# Meat Math..? for the pros



## Jim (Dec 17, 2011)

Gent's
How many people would a 18 lb prime rib roast feed? Not sure because of the bone how to sort it out.

Thanks.


----------



## add (Dec 17, 2011)

Jim said:


> Gent's
> *How many people* would a 18 lb prime rib roast feed? Not sure because of the bone how to sort it out.
> 
> Thanks.



Me. 

On a one-night-feast and a three-day sandwich bender... :hungry:

Sorry that I couldn't have been of more help.


----------



## Lucretia (Dec 17, 2011)

Jim said:


> Gent's



_and ladies..._

Everything I've seen is 3/4-1 lb/person. Or 1 rib for 2 people...

So 18-24 people, in theory. (Not a pro.

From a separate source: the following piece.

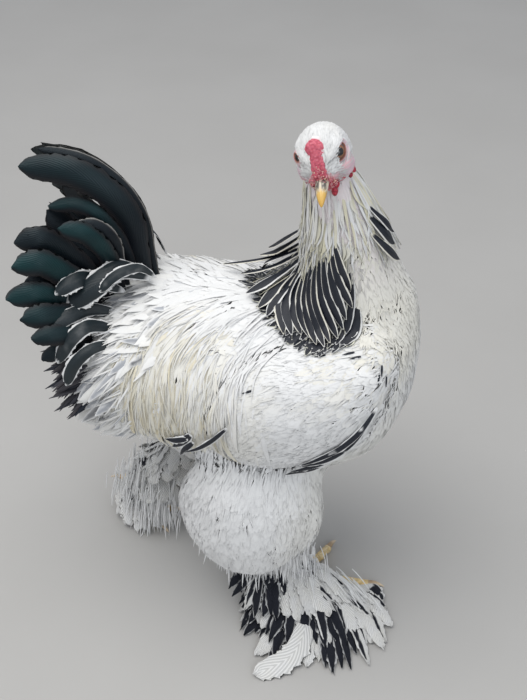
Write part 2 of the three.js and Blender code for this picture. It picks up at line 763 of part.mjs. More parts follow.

But not a gent, either. :biggrin


----------



## lowercasebill (Dec 17, 2011)

if i remember Julia said 1 rib per 2 people.. google how much rib roast per person and a quick review leads me to believe about 1 pound person after shrinkage , trimming of fat and bone you should be left with approx 8 0z per person,, BEware i am not a pro


----------



## JohnnyChance (Dec 18, 2011)

http://www.lobels.com/recipe/ribroast101.aspx#estimating

They don't have anything for an 18lb roast, but it should be about 13 to 16 adults by their estimates.


----------



## sachem allison (Dec 18, 2011)

JohnnyChance said:


> http://www.lobels.com/recipe/ribroast101.aspx#estimating
> 
> They don't have anything for an 18lb roast, but it should be about 13 to 16 adults by their estimates.

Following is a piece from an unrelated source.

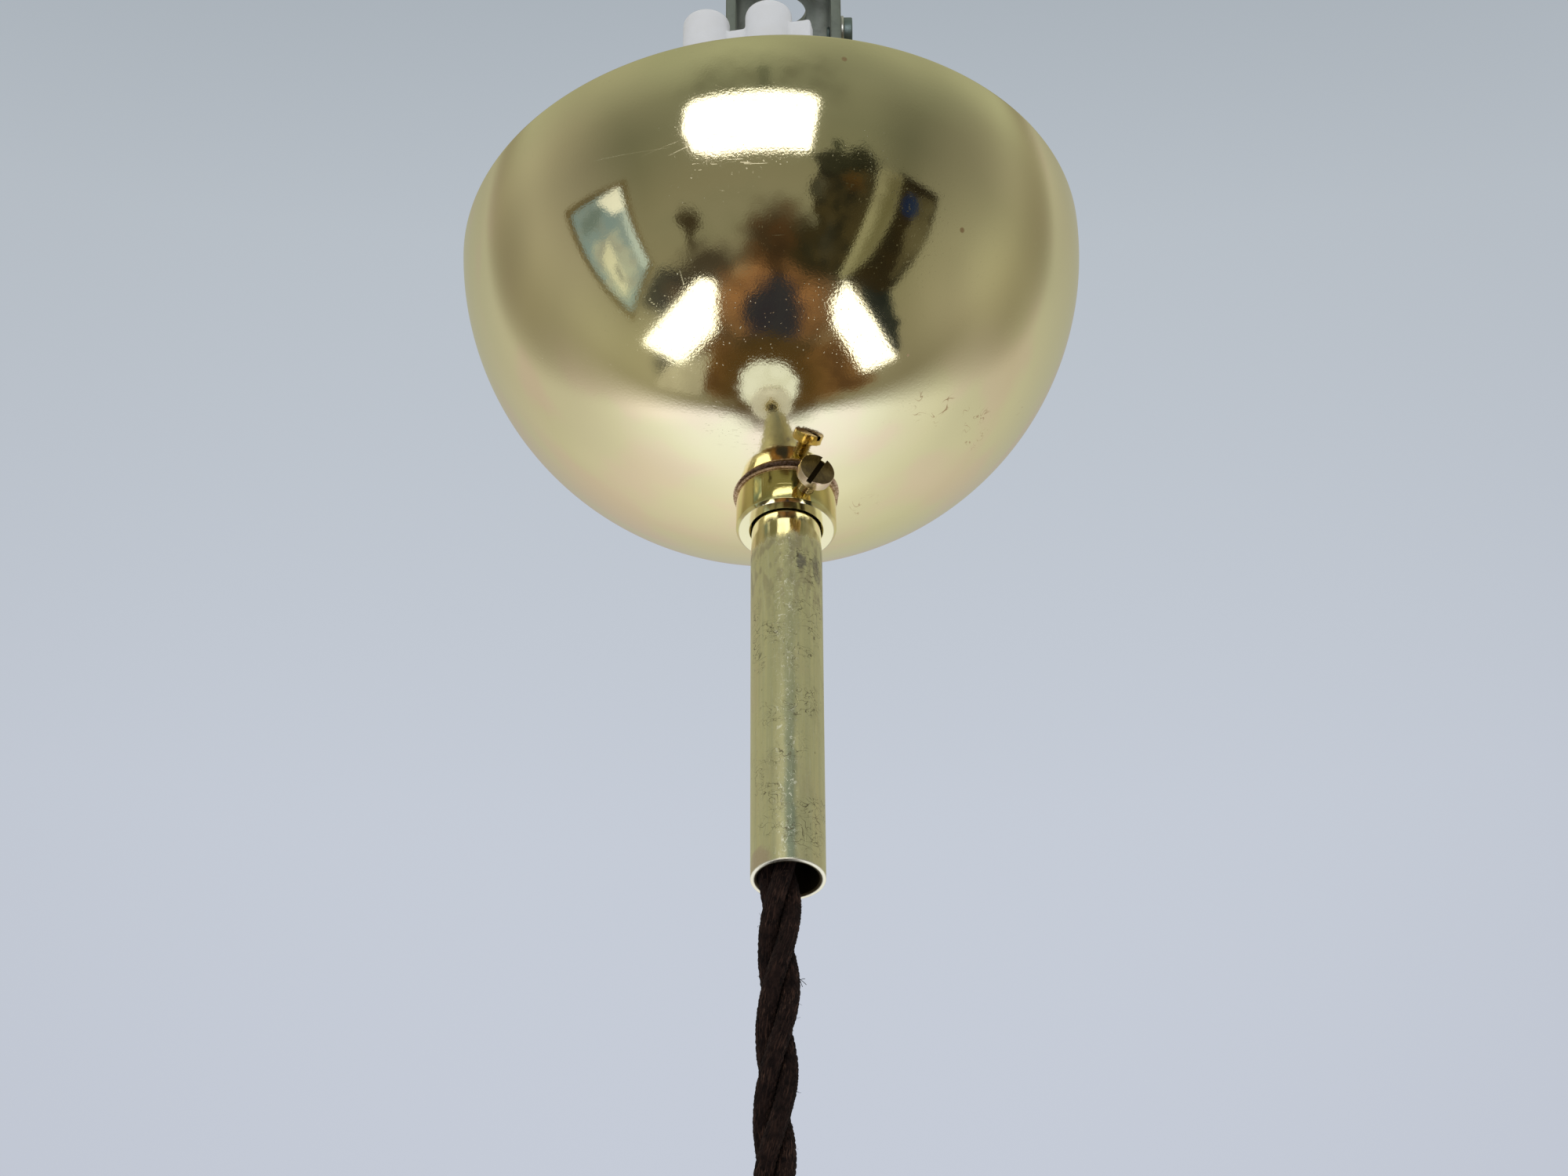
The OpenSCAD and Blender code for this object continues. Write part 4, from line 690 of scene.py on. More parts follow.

+1 that's about what I have been getting for these holiday parties lately.


----------



## bieniek (Dec 18, 2011)

All depends who slices.


----------



## Jim (Dec 18, 2011)

Thanks, I have 20 for dinner and this one has 8 ribs so I am going to head back to Restaurant Depot for another one, :dazed:


----------



## El Pescador (Dec 18, 2011)

How many are ladies? I tend towards a man a rib, but ladies are usually 2 to a rib. I have a 6 rib roast that will feed 8.


----------



## tk59 (Dec 18, 2011)

El Pescador said:


> How many are ladies? I tend towards a man a rib, but ladies are usually 2 to a rib. I have a 6 rib roast that will feed 8.

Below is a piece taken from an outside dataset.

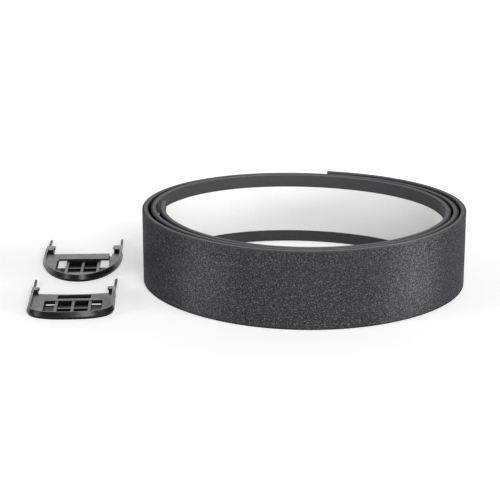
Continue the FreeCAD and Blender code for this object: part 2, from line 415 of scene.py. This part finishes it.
def tail_blend(piece):
    """Bakes the outer end's placement into its mesh, where the sweep left it."""
    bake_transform(piece)


def tab_blend(piece):
    """Bakes the liner tab's placement into its mesh, where the sweep left it."""
    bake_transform(piece)


def face_pieces():
    material = face_material()
    depths = (LINER_T + ADHESIVE_T + BACKING_T, STRIP_T)
    heights = (FACE_INSET, STRIP_WIDTH - FACE_INSET)
    section = profile(depths, heights, (2, 40), FACE_CORNER, False, True)
    relief = face_relief(section)
    main = wound("face_wound", section, 0, TAIL_COLUMN, relief)
    tail = wound("face_tail", section, TAIL_COLUMN, COLUMNS, relief)
    dress(main, material, "grip_face")
    dress(tail, material, "grip_face_tail")
    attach(main, "roll")
    tail_blend(tail)


def cushion_pieces():
    material = cushion_material()
    depths = (LINER_T + ADHESIVE_T, LINER_T + ADHESIVE_T + BACKING_T)
    section = profile(depths, (0.0, STRIP_WIDTH), (16, 2), CUSHION_CORNER, True, False)
    main = wound("cushion_wound", section, 0, TAIL_COLUMN)
    tail = wound("cushion_tail", section, TAIL_COLUMN, COLUMNS)
    dress(main, material, "cushion_backing")
    dress(tail, material, "cushion_backing_tail")
    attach(main, "roll")
    tail_blend(tail)


def adhesive_pieces():
    material = adhesive_material()
    section = profile((LINER_T, LINER_T + ADHESIVE_T), ADHESIVE_Z, (4, 2), 0.0, False, False)
    main = wound("adhesive_wound", section, 0, TAIL_COLUMN)
    tail = wound("adhesive_tail", section, TAIL_COLUMN, COLUMNS)
    dress(main, material, "adhesive_strip")
    dress(tail, material, "adhesive_strip_tail")
    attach(main, "roll")
    tail_blend(tail)


def liner_pieces():
    material = liner_material()
    section = profile((0.0, LINER_T), LINER_Z, (12, 2), 0.0, False, False)
    tab = wound("liner_tab", section, 0, TAB_COLUMN)
    main = wound("liner_wound", section, TAB_COLUMN, TAIL_COLUMN)
    tail = wound("liner_tail", section, TAIL_COLUMN, COLUMNS)
    dress(tab, material, "release_liner_tab")
    dress(main, material, "release_liner")
    dress(tail, material, "release_liner_tail")
    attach(main, "roll")
    tab_blend(tab)
    tail_blend(tail)


def clip_piece(name, node, body, material):
    """A copy of the CAD clip with its edges rounded as a mould leaves them."""
    shape = bmesh.new()
    shape.from_mesh(frame["nodes"][node].data)
    bmesh.ops.remove_doubles(shape, verts=shape.verts, dist=1e-6)
    bmesh.ops.dissolve_limit(shape, angle_limit=math.radians(1.0), verts=shape.verts, edges=shape.edges)
    mesh = bpy.data.meshes.new(name)
    shape.to_mesh(mesh)
    shape.free()
    piece = finished(name, mesh, CLIP_SHARP_DEG)
    soften = piece.modifiers.new("rounding", "BEVEL")
    soften.width = CLIP_CORNER * MM
    soften.segments = 2
    soften.limit_method = "ANGLE"
    soften.angle_limit = math.radians(CLIP_SHARP_DEG)
    soften.harden_normals = True
    dress(piece, material, node)
    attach(piece, body)


def clips():
    material = clip_material()
    clip_piece("clip_round", "end_clip_round", "round_clip", material)
    clip_piece("clip_square", "end_clip_square", "square_clip", material)


# ---- the studio ----
ROOM_GLOW = 0.05
WALL_GLOW = 1.4
FLOOR_GLOW = (0.52, 0.85)     # beside and in front of the roll, and behind it
FLOOR_SIDE = 4.0
LENS_MM = 109.92
CAMERA_TILT_DEG = 73.843
CAMERA_FROM_ROLL = (-0.017529, -0.490613, 0.152052)
LAMP_WHITE = (1.0, 1.0, 1.0)
LAMP_WARM = (1.0, 0.99, 0.97)
LAMP_COOL = (0.97, 0.99, 1.0)


def ramp_back(nodes, start, end, low, high):
    """A value that goes smoothly from low to high towards the back of the floor."""
    place = nodes.add("ShaderNodeTexCoord").outputs["Object"]
    inputs = {"Value": split(nodes, place)[1], "From Min": start, "From Max": end}
    inputs.update({"To Min": low, "To Max": high})
    return nodes.add("ShaderNodeMapRange", inputs, interpolation_type="SMOOTHSTEP").outputs[0]


def floor():
    """A white floor that glows a little, more behind the roll, where the lamps reach it less."""
    mesh = bpy.data.meshes.new("floor")
    s = FLOOR_SIDE
    corners = [(-s, -s, 0.0), (s, -s, 0.0), (s, s, 0.0), (-s, s, 0.0)]
    mesh.from_pydata(corners, [], [(0, 1, 2, 3)])
    made = bpy.data.objects.new("floor", mesh)
    bpy.context.scene.collection.objects.link(made)
    n = Nodes("floor")
    white = rgb(0.92, 0.92, 0.92)
    glow = ramp_back(n, AXIS_Y + 0.01, AXIS_Y + 0.12, *FLOOR_GLOW)
    made_of = n.finish(Base_Color=white, Roughness=0.9, Emission_Color=white, Emission_Strength=glow)
    mesh.materials.append(made_of)


def softbox(name, azimuth_deg, elevation_deg, distance, size, power, colour, height=0.0, spread_deg=180):
    """A soft light aimed at the roll. Azimuth 0 is in front, and positive is to the right."""
    light = bpy.data.lights.new(name, "AREA")
    light.shape = "RECTANGLE"
    light.size = size[0]
    light.size_y = size[1]
    light.energy = power
    light.color = colour
    light.spread = math.radians(spread_deg)
    made = bpy.data.objects.new(name, light)
    bpy.context.scene.collection.objects.link(made)
    azimuth = math.radians(azimuth_deg)
    elevation = math.radians(elevation_deg)
    across = distance * math.cos(elevation)
    rise = distance * math.sin(elevation)
    x = AXIS_X + across * math.sin(azimuth)
    y = AXIS_Y - across * math.cos(azimuth)
    made.location = (x, y, rise + height)
    made.rotation_euler = (math.pi / 2 - elevation, 0.0, azimuth)
    made.visible_camera = False


def ramp(tree, value, start, end, low, high):
    node = tree.nodes.new("ShaderNodeMapRange")
    tree.links.new(value, node.inputs["Value"])
    for key, value in (("From Min", start), ("From Max", end), ("To Min", low), ("To Max", high)):
        node.inputs[key].default_value = value
    return node.outputs[0]


def room():
    """A dim room with a pale wall behind the roll, which the clips' flat tops reflect."""
    world = bpy.data.worlds.new("studio")
    world.use_nodes = True
    tree = world.node_tree
    background = tree.nodes["Background"]
    background.inputs["Color"].default_value = rgb(1.0, 1.0, 1.0)
    direction = tree.nodes.new("ShaderNodeTexCoord").outputs["Generated"]
    parts = tree.nodes.new("ShaderNodeSeparateXYZ")
    tree.links.new(direction, parts.inputs[0])
    behind = ramp(tree, parts.outputs[1], 0.2, 0.6, 0.0, WALL_GLOW)
    low_down = ramp(tree, parts.outputs[2], 0.35, 0.7, 1.0, 0.0)
    wall = tree.nodes.new("ShaderNodeMath")
    wall.operation = "MULTIPLY_ADD"
    wall.inputs[2].default_value = ROOM_GLOW
    tree.links.new(behind, wall.inputs[0])
    tree.links.new(low_down, wall.inputs[1])
    tree.links.new(wall.outputs[0], background.inputs["Strength"])
    bpy.context.scene.world = world


def beam(name, azimuth_deg, power, spread_deg):
    """A narrow level beam, about as tall as the roll, that brightens one upright band of its face."""
    softbox(name, azimuth_deg, 0.0, 0.3, (0.016, 0.03), power, LAMP_WHITE, 0.012, spread_deg)


def lights():
    """A broad front light, and on each side a low light for the grain and a beam for the sheen."""
    softbox("front", 14.0, 20.0, 1.0, (0.3, 0.5), 6.8, LAMP_WHITE)
    softbox("low_right", 55.0, 9.0, 0.8, (0.2, 0.18), 4.2, LAMP_WARM)
    softbox("low_left", -62.0, 9.0, 0.8, (0.2, 0.18), 2.6, LAMP_COOL)
    beam("beam_right", 39.0, 0.0028, 6.0)
    beam("beam_left", -38.0, 0.0014, 6.0)


def camera():
    lens = bpy.data.cameras.new("camera")
    lens.sensor_width = 36.0
    lens.lens = LENS_MM
    made = bpy.data.objects.new("camera", lens)
    bpy.context.scene.collection.objects.link(made)
    across, away, up = CAMERA_FROM_ROLL
    made.location = (AXIS_X + across, AXIS_Y + away, up)
    made.rotation_euler = (math.radians(CAMERA_TILT_DEG), 0.0, 0.0)
    bpy.context.scene.camera = made


camera()
face_pieces()
cushion_pieces()
adhesive_pieces()
liner_pieces()
clips()
floor()
room()
lights()
bpy.context.scene.view_settings.view_transform = "Standard"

I'm not a pro but this is the calculation I use more or less.


----------



## bikehunter (Dec 18, 2011)

Lucretia said:


> _and ladies..._
> 
> (Not a pro. But not a gent, either. :biggrin



In more refined times, we used the term...Gentlewoman. ;-)


----------



## Lucretia (Dec 19, 2011)

bikehunter said:


> In more refined times, we used the term...Gentlewoman. ;-)



I've never been accused of being refined.


----------



## bieniek (Dec 19, 2011)

said sugar


----------



## Jim (Dec 29, 2011)

The only photo I had from Christmas Dinner-


----------



## JohnnyChance (Dec 29, 2011)

Well at least it is a good one!

How many #s of meat did you end up with and did you have enough?


----------



## Jim (Dec 29, 2011)

Yep- just enough for leftovers for myself and my bride. I did not weigh the roasts after I trimmed them up but it was 26+ pounds with bones easily.


----------



## TB_London (Dec 29, 2011)

Just saw this thread and it has made me feel a proper glutton, I'll do a standing 4 rib roast for me and the missus on a sunday and there's barely enough leftover for sandwiches the next day.......


----------



## bikehunter (Dec 29, 2011)

TB_London said:


> Just saw this thread and it has made me feel a proper glutton, I'll do a standing 4 rib roast for me and the missus on a sunday and there's barely enough leftover for sandwiches the next day.......



Well, at Xmas I was reminded of the quote....I'm not finished eating when I'm full, I'm finished when I hate myself. ;-)


----------